Maintain clean records
Keep copies of:
- Registration confirmation
- Filed returns
- Exemption certificates
- Sales reports
- Invoice records
- Tax payments
- Any correspondence from the state
Reconcile regularly
Compare your sales reports to your tax filings every period. Reconciliation helps catch calculation issues, missing exemptions, and platform errors before they become larger problems.
Review nexus and taxability changes
Your obligations can change as your business grows. New inventory channels, a new warehouse, a new employee, or increased sales can all affect how and where you need to register.
Keep compliance aligned with business formation
A strong compliance process starts when the company is formed. If your LLC or corporation is organized correctly from the beginning, it is easier to keep tax registrations, banking, and accounting records aligned.
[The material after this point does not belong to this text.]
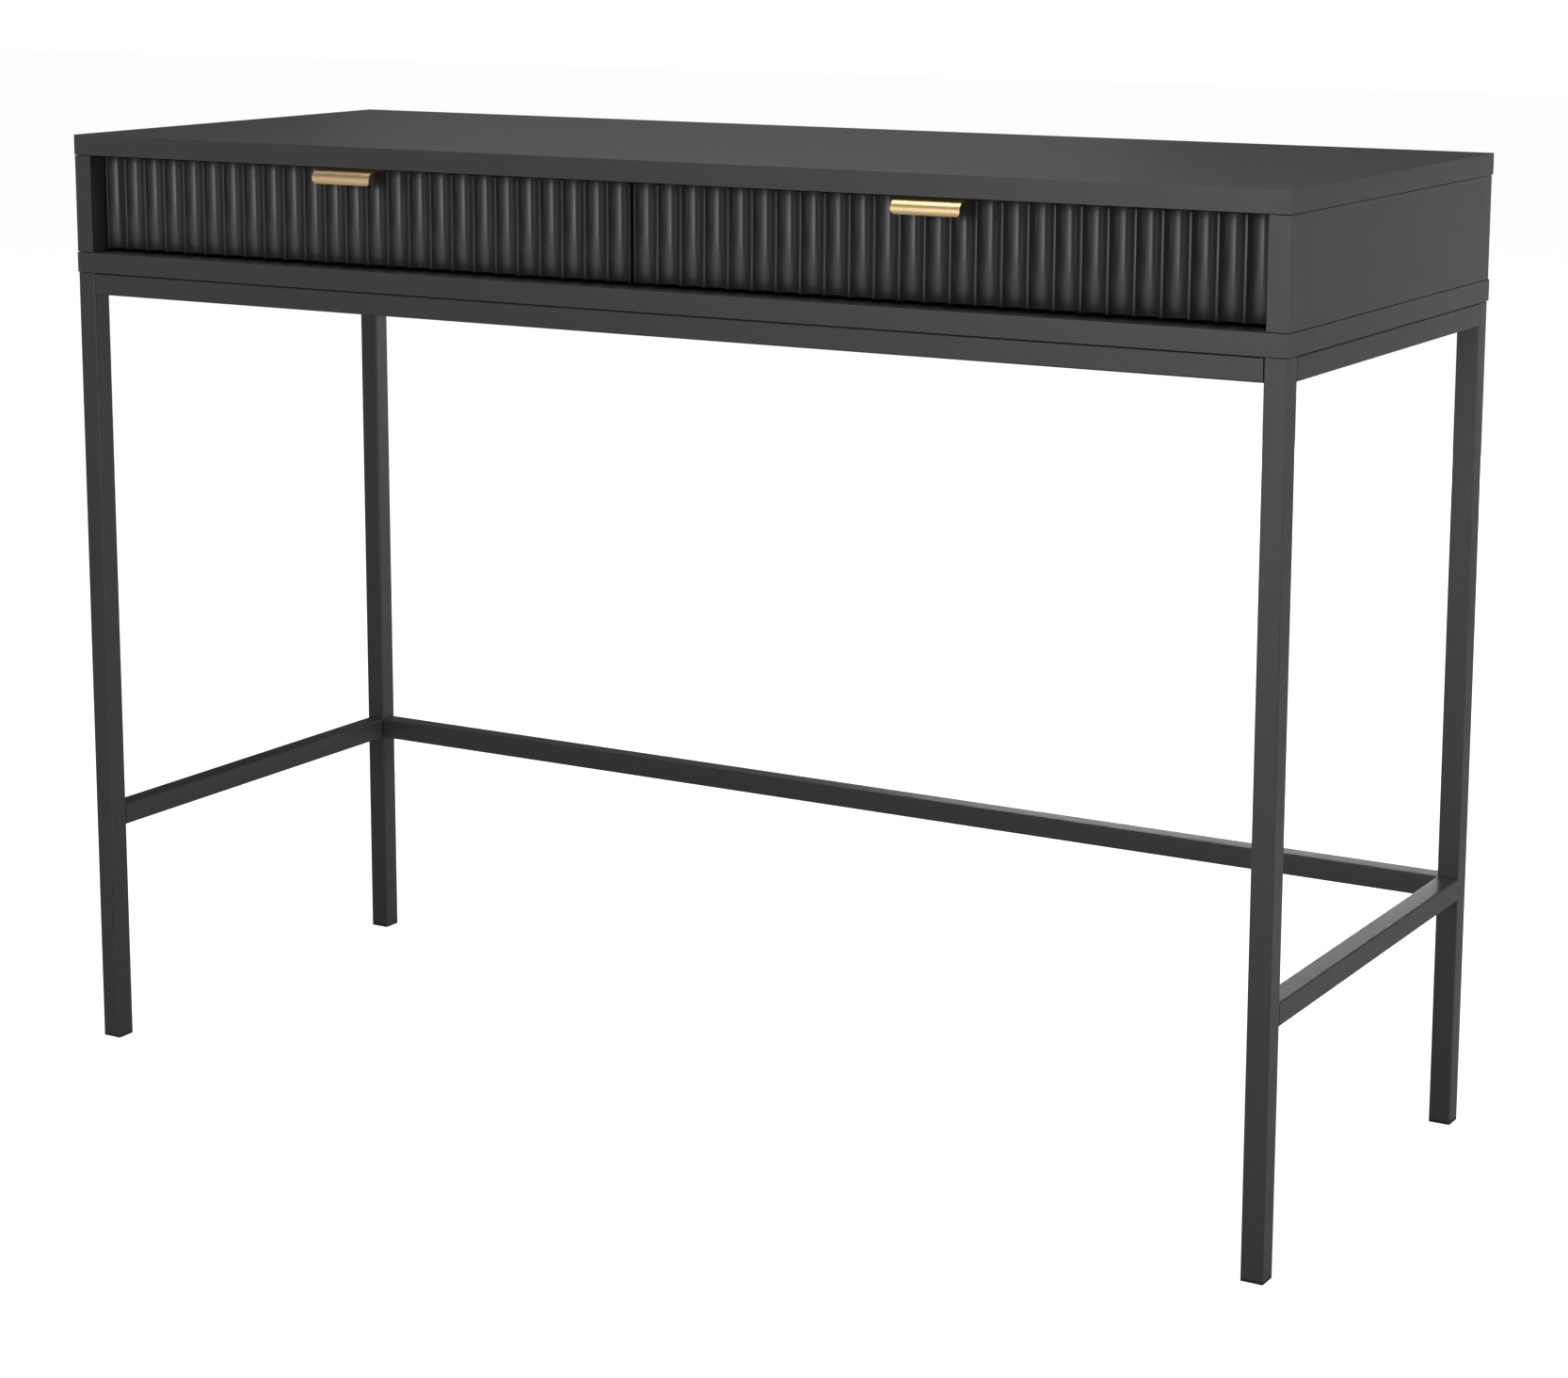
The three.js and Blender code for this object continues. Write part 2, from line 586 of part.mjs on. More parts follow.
// A folded channel, open at its lips. inward is the way from the board beside the drawer to the drawer.
function channel(boardX, inward, { web, tip, height }) {
  const x = (distance) => boardX + inward * distance;
  const half = height / 2;
  const innerWeb = web + Math.sign(tip - web) * SLIDE_SHEET;
  const outline = polygon([
    [-half, x(web)],
    [half, x(web)],
    [half, x(tip)],
    [half - SLIDE_SHEET, x(tip)],
    [half - SLIDE_SHEET, x(innerWeb)],
    [SLIDE_SHEET - half, x(innerWeb)],
    [SLIDE_SHEET - half, x(tip)],
    [-half, x(tip)],
  ]);
  return alongY(extrude(outline, SLIDE_LENGTH)).translate(0, FRONT_Y + SLIDE_START, SLIDE_Z);
}

// The cabinet and middle members open towards the drawer, and the drawer member opens back towards them.
function buildSlide(name, boardX, inward) {
  const slide = new THREE.Group();
  desk.add(slide);
  add(`${name}_cabinet_member`, channel(boardX, inward, CABINET_MEMBER), STEEL_FINISH, slide);
  add(`${name}_middle_member`, channel(boardX, inward, MIDDLE_MEMBER), STEEL_FINISH, slide);
  add(`${name}_drawer_member`, channel(boardX, inward, DRAWER_MEMBER), STEEL_FINISH, slide);
}

buildBox();
buildFrame();
buildDrawer('left_drawer', -1);
buildDrawer('right_drawer', 1);

export default desk;
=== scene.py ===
"""The looks of a writing desk with two fluted drawers, built round the frame that the CAD model gives.

Lengths are in metres in the row frame: +Z is up, the user sits at -Y, and the origin is on the floor
under the middle of the desk. Small sizes are written in millimetres and multiplied by MM, and the named
angles are in degrees.
"""
import json
import math

import bmesh
import bpy
from mathutils import Matrix, Vector


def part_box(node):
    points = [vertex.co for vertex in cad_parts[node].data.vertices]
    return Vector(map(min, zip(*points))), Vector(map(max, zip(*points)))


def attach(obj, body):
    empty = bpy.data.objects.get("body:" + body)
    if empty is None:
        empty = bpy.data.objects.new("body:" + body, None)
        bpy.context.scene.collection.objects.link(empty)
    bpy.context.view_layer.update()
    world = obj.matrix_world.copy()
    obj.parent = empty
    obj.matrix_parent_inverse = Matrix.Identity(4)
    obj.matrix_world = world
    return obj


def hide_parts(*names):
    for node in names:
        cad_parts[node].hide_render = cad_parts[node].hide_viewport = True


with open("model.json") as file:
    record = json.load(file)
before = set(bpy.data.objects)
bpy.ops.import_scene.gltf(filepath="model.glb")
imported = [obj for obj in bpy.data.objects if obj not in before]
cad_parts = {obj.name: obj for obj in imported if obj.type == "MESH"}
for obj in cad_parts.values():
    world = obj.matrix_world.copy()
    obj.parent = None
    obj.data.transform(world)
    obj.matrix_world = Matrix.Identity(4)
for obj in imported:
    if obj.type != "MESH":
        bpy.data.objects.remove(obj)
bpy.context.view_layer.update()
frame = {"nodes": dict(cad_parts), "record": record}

MM = 0.001

# ------------------------------------------------------------------------------- camera

CAMERA_PLACE = (1.3823, -2.3141, 0.9376)
CAMERA_YAW = 31.037
CAMERA_PITCH = 10.083
CAMERA_LENS = 80.113  # millimetres, on Blender's 36 mm sensor
CAMERA_SHIFT = (0.0247, -0.110)


def add_camera():
    data = bpy.data.cameras.new("camera")
    data.lens = CAMERA_LENS
    data.shift_x, data.shift_y = CAMERA_SHIFT
    data.clip_start = 0.05
    data.clip_end = 60.0
    camera = bpy.data.objects.new("camera", data)
    camera.location = CAMERA_PLACE
    camera.rotation_euler = (math.radians(90 - CAMERA_PITCH), 0.0, math.radians(CAMERA_YAW))
    bpy.context.collection.objects.link(camera)
    bpy.context.scene.camera = camera


# ------------------------------------------------------------------------------- materials

NOISE_RANGE = (0.3, 0.7)  # where nearly all of a noise texture's values lie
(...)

How Zenind Supports New Business Owners
Zenind helps entrepreneurs form U.S. business entities and keep their back-office setup organized. For founders who are launching in North Carolina, that matters because sales and use tax registration is easier when the company’s legal structure, EIN, and business records are already in place.
A good launch sequence is:
- Form the business entity
- Obtain the EIN
- Set up banking and accounting
- Register for applicable state tax accounts
- Start collecting and remitting tax correctly
By keeping formation and compliance organized, you reduce delays and avoid the confusion that often happens when tax registration is handled after operations have already started.
Frequently Asked Questions
Do all North Carolina businesses need sales tax registration?
No. Registration depends on the type of business, the products or services sold, and whether the business has a North Carolina tax obligation.
Is there a filing fee?
The agency fee for registration is $0.
Can I register online?
Yes. North Carolina allows businesses to complete the registration online or by form.
What if I sell into North Carolina from another state?
You may still need to register if your sales create nexus or you exceed the remote seller threshold.
Final Thoughts
North Carolina sales and use tax registration is a basic but important step for any business that sells taxable products, operates in the state, or ships enough remote sales into North Carolina to create a filing obligation. Registering early, setting up your tax process correctly, and keeping your business records organized will save time later and reduce compliance risk.
If you are forming a new company, handle entity setup, EIN preparation, and tax registration as part of one coordinated launch plan. That approach gives your business a cleaner start and makes ongoing compliance much easier to manage.